C’est l’artiste ici, Paul Rouard himself, que l’on voit marcher sous le couvert, en arrière-plan de l’affiche installée à l’entrée de la salle d’exposition. Le style de l’homme se retrouve dans l’oeuvre peint. Energie du mouvement, façon d’aller au devant.
L’artiste part de photos, puis passe par la médiation du dessin. L’oeuvre peint naît de la combinaison ou de la fusion d’une suite de dessins. L’effet recherché est celui d’une présence forte, de type expressionniste, qui fait valoir l’intensité des regards, le secret des personnes, la libre palpitation de l’instant.
La vie est là dans la peinture de Paul Rouard, la vie avec sa charge d’âmes, dont le mystère se donne à voir sans s’expliquer, abîmé dans son évidence même.
Jouant ici avec le possible de la narrativité, l’artiste fait lever à partir du point rouge de la cigarette, la curiosité de l’invu et, comme un frisson, celle de l’histoire dont la suite, déjà advenue, se réserve hors champ, là-bas sur l’autre scène, – à charge pour celui qui l’ose de marcher à la rencontre du personnage peint, d’entrer dans l’espace du tableau, et et de s’y exposer à son tour à la commination des ombres.
Je me suis demandé d’où vient l’action, la pesée, que la peinture de Paul Rouard exerce sur la sensibilité du spectateur. Il y a souvent l’obliquité des lignes, qui dramatise le plan, celle du point de vue en contre-plongée, ou quelquefois en plongée ; d’autres fois encore la fixité des regards qui sont légion ; ou ailleurs l’énigme de la chair sans visage, détaillée comme celle d’une descente de croix. Balançant entre hyper-réalisme et expressionnisme, l’artiste, qui est belge, emprunte, semble-t-il, dans ce balancement quelque chose à la tradition des maîtres flamands et wallons, une sorte de violence baroque, qui me fait souvenir à la fois d’Ensor et de Magritte, ou de Ghelderode et de Crommelinck.
Les quelques paysages surprennent. La palette toutefois reste sombre, sourde, éloignée du soleil. Le graphe, peint sur la cabane, derrière les vaches, ajoute au paysage comme une grimace, une pointe de sarcasme.
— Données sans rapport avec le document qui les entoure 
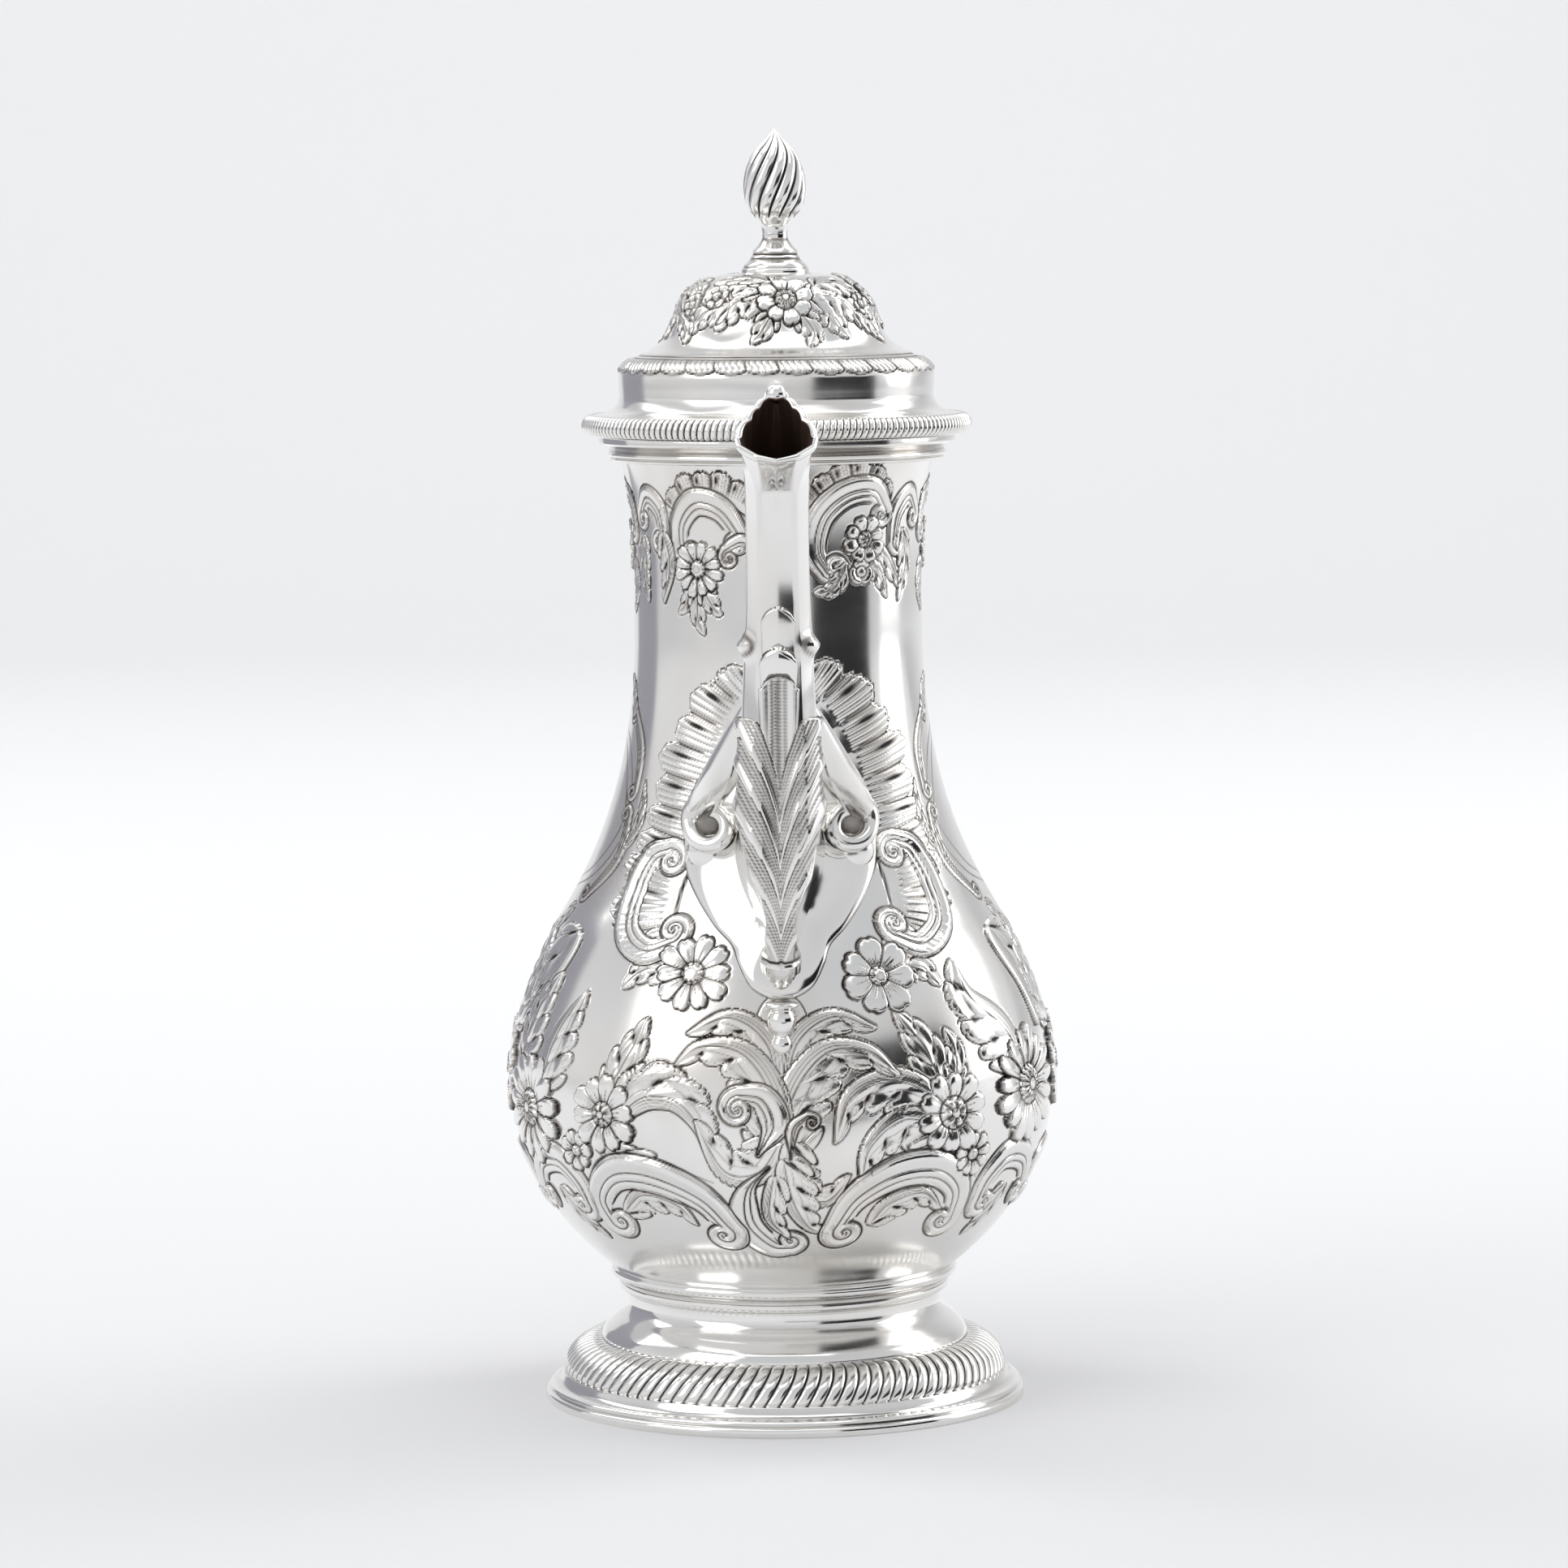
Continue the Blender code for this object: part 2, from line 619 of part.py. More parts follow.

Sage comme une image, la représentation du magasin Epece, avec sa poubelle, emprunte au regard de l’ironie sa charge critique, non exempte de mélancolie tendre sans doute. J’aime beaucoup cette ambiguïté du point de vue.
Paul Rouard s’installe en Ariège. Il sera intéressant de voir ce qu’il advient de sa palette, de son humeur, de son regard, dans ce nouveau lieu, sous une autre lumière, un autre climat, ou, comme on dit, sous d’autres cieux.